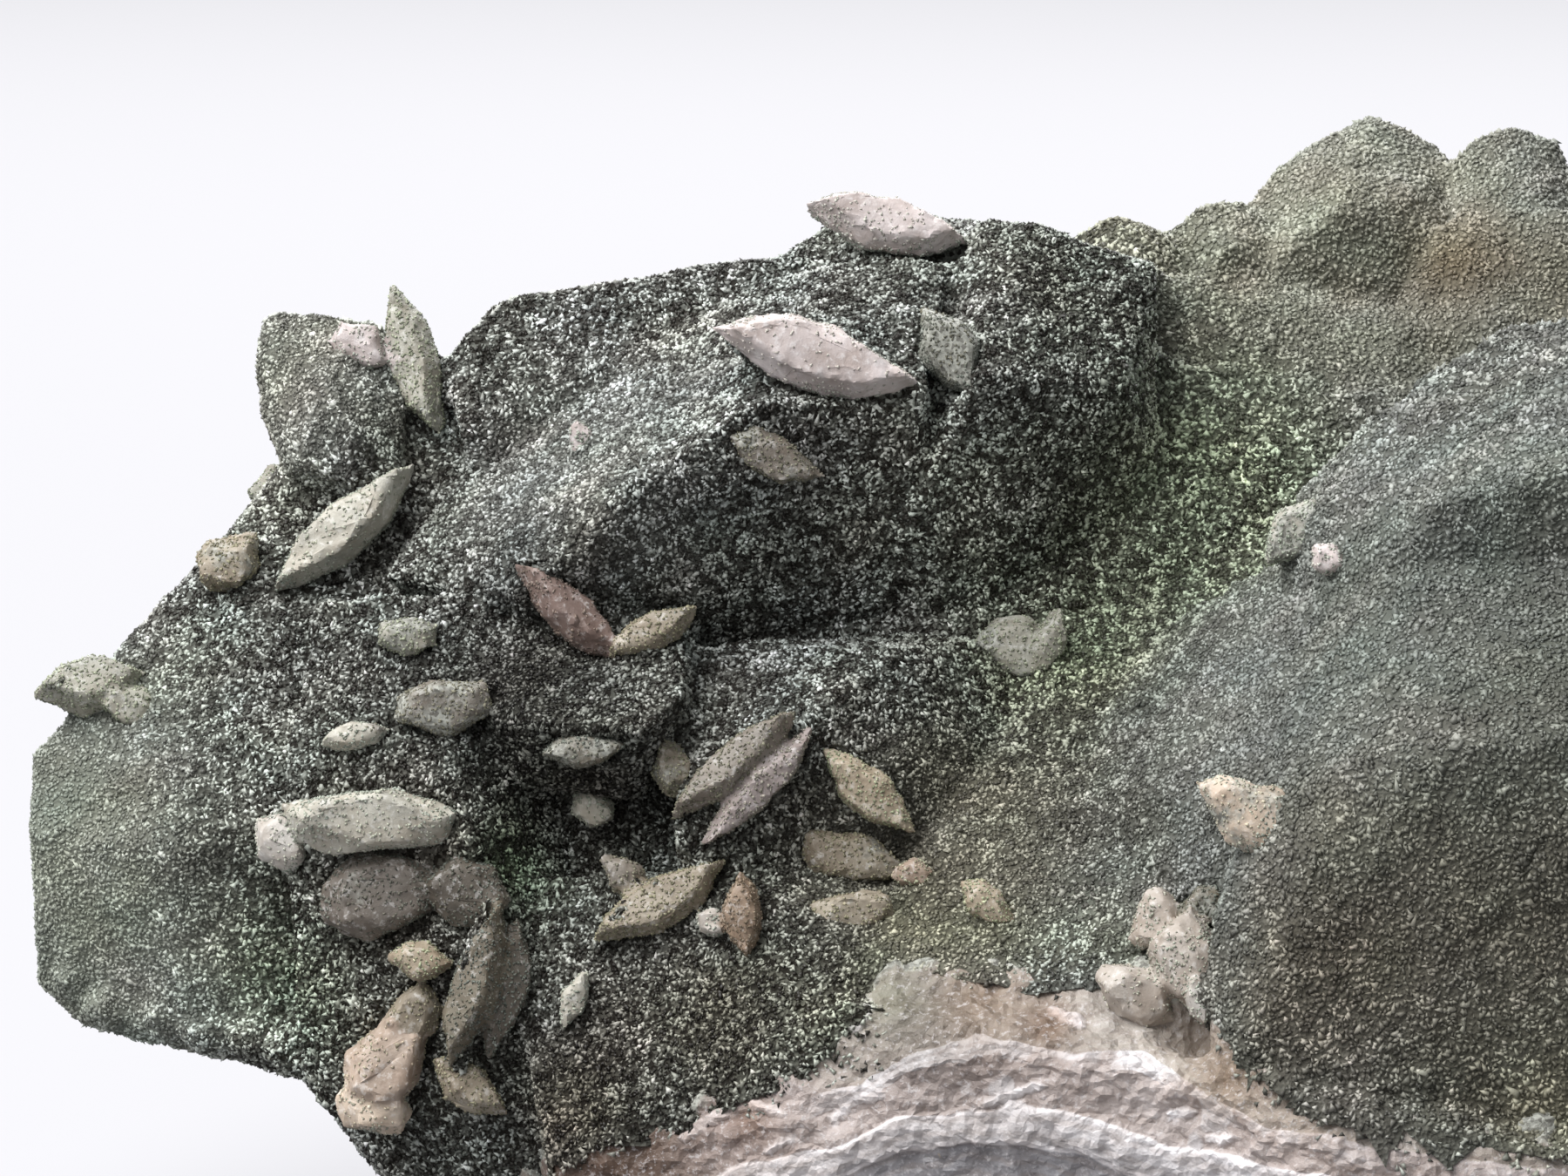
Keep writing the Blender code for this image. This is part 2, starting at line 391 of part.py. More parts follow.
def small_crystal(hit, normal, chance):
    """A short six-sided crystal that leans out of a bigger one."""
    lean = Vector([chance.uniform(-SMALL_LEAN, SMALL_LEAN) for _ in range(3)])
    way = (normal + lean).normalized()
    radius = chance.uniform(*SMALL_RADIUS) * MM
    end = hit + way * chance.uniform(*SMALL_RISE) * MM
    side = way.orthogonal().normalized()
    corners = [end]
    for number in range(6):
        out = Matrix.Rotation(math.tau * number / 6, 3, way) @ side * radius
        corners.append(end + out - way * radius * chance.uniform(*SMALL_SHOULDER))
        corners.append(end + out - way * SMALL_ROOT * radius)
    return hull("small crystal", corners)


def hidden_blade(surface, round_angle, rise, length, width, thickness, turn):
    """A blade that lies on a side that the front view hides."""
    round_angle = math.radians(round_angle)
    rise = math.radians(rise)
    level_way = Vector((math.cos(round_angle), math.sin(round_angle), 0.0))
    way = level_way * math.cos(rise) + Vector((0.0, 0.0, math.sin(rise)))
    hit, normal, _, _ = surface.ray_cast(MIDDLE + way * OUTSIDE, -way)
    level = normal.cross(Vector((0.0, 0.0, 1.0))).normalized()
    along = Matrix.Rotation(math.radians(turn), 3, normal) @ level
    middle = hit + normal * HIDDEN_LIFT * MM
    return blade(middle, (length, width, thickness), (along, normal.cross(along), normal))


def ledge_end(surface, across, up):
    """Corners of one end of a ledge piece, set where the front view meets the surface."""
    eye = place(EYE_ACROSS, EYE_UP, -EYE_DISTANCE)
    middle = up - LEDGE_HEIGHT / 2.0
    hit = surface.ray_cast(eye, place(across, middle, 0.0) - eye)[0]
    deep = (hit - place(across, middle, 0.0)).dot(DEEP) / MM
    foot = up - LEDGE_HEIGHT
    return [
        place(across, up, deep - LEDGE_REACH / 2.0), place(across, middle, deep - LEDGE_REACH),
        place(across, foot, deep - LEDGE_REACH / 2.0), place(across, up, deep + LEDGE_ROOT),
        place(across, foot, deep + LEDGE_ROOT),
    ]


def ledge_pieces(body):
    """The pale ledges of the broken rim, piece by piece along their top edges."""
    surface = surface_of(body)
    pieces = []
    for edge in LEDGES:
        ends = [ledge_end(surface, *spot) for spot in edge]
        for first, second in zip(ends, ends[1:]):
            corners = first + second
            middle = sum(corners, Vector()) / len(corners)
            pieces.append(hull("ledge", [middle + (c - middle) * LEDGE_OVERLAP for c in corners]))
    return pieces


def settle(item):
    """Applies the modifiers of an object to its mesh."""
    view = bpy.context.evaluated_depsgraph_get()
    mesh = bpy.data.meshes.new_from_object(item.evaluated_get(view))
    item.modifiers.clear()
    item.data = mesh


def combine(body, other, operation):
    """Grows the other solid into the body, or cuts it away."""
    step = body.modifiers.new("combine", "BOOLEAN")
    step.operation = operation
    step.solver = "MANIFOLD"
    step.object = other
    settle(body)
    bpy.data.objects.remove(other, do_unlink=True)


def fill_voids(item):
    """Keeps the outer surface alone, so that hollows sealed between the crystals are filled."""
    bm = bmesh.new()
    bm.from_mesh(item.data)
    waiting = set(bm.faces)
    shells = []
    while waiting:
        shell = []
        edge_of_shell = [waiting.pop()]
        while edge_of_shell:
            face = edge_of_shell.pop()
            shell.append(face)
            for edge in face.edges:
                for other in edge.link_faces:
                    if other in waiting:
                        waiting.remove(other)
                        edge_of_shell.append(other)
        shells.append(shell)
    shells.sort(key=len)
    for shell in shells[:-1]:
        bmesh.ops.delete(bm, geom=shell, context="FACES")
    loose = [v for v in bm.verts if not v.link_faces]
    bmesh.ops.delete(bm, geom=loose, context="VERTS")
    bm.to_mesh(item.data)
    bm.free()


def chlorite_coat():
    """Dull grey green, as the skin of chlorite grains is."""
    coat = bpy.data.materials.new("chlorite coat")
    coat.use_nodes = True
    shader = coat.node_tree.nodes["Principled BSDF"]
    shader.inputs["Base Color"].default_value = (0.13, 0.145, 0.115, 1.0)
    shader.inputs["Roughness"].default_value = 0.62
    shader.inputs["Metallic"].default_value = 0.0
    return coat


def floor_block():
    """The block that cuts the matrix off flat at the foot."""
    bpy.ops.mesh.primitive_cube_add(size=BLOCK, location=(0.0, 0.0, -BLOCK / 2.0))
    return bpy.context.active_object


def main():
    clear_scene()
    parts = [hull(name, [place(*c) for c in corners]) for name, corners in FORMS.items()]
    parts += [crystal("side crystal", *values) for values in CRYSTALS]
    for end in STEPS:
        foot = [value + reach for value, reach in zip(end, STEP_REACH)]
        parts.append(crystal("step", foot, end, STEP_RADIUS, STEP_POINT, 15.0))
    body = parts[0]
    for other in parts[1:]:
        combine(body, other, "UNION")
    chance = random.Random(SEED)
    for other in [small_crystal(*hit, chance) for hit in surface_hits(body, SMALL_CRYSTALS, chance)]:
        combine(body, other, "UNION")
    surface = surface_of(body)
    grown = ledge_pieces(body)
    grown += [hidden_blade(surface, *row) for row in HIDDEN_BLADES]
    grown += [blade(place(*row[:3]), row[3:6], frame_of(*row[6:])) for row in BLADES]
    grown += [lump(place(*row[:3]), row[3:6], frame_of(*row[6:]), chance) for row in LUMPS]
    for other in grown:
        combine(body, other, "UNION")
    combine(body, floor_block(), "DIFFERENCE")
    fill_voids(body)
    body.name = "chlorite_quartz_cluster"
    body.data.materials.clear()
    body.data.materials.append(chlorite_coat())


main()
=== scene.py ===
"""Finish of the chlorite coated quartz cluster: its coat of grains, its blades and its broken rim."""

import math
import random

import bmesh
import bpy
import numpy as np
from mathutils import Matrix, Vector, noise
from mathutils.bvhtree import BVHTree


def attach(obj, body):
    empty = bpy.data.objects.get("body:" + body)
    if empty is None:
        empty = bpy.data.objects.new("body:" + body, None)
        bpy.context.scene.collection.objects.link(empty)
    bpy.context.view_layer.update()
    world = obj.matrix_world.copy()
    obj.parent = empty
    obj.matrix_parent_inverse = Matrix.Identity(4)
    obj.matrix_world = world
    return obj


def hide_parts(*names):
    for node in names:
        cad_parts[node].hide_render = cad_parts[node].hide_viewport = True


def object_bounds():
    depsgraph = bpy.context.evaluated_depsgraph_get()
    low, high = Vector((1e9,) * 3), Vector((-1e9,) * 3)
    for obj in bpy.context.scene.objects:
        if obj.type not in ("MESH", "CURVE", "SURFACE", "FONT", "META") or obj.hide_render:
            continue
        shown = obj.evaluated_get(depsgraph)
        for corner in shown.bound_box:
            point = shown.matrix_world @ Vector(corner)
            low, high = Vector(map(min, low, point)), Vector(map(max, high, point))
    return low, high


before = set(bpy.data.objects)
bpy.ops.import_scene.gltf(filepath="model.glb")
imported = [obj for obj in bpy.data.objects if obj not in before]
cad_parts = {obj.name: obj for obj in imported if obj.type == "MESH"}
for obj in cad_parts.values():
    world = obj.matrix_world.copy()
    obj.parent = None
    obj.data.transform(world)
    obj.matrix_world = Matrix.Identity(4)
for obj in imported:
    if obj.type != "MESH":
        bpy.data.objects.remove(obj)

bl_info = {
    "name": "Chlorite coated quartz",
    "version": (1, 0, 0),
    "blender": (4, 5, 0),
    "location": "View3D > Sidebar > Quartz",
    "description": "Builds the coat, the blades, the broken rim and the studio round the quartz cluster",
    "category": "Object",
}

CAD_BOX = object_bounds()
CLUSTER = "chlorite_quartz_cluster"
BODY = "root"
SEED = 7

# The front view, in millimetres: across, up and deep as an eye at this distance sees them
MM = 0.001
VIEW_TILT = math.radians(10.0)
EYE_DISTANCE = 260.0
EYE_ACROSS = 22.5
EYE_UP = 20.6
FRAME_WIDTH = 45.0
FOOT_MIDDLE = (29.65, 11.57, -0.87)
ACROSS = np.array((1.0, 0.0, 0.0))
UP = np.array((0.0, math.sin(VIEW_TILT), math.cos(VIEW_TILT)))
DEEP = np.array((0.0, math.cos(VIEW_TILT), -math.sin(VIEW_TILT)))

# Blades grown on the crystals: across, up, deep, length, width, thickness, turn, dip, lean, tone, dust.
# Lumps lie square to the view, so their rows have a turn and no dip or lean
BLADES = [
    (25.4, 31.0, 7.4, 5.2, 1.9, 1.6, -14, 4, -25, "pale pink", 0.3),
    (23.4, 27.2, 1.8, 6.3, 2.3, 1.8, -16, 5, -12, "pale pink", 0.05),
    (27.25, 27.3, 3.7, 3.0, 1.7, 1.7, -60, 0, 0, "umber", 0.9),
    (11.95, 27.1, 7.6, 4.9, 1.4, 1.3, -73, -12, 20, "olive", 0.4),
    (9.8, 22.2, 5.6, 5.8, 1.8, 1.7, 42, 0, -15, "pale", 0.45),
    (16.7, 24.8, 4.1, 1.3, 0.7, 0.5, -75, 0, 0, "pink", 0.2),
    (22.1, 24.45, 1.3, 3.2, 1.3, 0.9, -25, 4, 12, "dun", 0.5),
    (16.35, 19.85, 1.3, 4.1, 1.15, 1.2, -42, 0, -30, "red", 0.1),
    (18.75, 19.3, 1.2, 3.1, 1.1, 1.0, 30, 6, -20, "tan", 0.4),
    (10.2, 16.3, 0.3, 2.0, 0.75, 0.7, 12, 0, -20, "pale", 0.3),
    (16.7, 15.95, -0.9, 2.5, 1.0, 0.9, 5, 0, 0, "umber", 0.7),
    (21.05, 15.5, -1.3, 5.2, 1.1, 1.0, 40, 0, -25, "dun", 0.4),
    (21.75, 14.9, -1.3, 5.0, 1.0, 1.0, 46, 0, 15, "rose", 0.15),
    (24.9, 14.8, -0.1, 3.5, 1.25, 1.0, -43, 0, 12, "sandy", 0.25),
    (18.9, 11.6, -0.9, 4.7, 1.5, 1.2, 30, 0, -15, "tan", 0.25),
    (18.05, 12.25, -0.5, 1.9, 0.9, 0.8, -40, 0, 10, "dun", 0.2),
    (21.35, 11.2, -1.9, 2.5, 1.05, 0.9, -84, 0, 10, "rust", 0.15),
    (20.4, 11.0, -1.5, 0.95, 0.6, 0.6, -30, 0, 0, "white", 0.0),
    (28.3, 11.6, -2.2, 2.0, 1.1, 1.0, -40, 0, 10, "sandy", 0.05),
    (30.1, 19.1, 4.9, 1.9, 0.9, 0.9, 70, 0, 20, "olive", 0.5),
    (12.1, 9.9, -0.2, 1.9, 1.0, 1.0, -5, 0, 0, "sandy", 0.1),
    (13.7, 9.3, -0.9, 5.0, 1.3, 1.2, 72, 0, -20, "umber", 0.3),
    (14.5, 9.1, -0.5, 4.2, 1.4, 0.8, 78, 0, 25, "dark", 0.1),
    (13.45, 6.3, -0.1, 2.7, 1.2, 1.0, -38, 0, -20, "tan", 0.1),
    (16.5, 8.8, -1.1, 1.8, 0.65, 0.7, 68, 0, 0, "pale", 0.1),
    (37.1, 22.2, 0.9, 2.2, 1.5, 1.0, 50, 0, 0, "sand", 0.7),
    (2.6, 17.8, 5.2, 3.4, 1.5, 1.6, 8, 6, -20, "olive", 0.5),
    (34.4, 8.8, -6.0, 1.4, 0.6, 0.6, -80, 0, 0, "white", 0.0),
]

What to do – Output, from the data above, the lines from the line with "grown = ledge_pieces(body)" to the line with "depsgraph = bpy.context.evaluated_depsgraph_get()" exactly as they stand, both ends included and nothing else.

Complete response –
    grown = ledge_pieces(body)
    grown += [hidden_blade(surface, *row) for row in HIDDEN_BLADES]
    grown += [blade(place(*row[:3]), row[3:6], frame_of(*row[6:])) for row in BLADES]
    grown += [lump(place(*row[:3]), row[3:6], frame_of(*row[6:]), chance) for row in LUMPS]
    for other in grown:
        combine(body, other, "UNION")
    combine(body, floor_block(), "DIFFERENCE")
    fill_voids(body)
    body.name = "chlorite_quartz_cluster"
    body.data.materials.clear()
    body.data.materials.append(chlorite_coat())


main()
=== scene.py ===
"""Finish of the chlorite coated quartz cluster: its coat of grains, its blades and its broken rim."""

import math
import random

import bmesh
import bpy
import numpy as np
from mathutils import Matrix, Vector, noise
from mathutils.bvhtree import BVHTree


def attach(obj, body):
    empty = bpy.data.objects.get("body:" + body)
    if empty is None:
        empty = bpy.data.objects.new("body:" + body, None)
        bpy.context.scene.collection.objects.link(empty)
    bpy.context.view_layer.update()
    world = obj.matrix_world.copy()
    obj.parent = empty
    obj.matrix_parent_inverse = Matrix.Identity(4)
    obj.matrix_world = world
    return obj


def hide_parts(*names):
    for node in names:
        cad_parts[node].hide_render = cad_parts[node].hide_viewport = True


def object_bounds():
    depsgraph = bpy.context.evaluated_depsgraph_get()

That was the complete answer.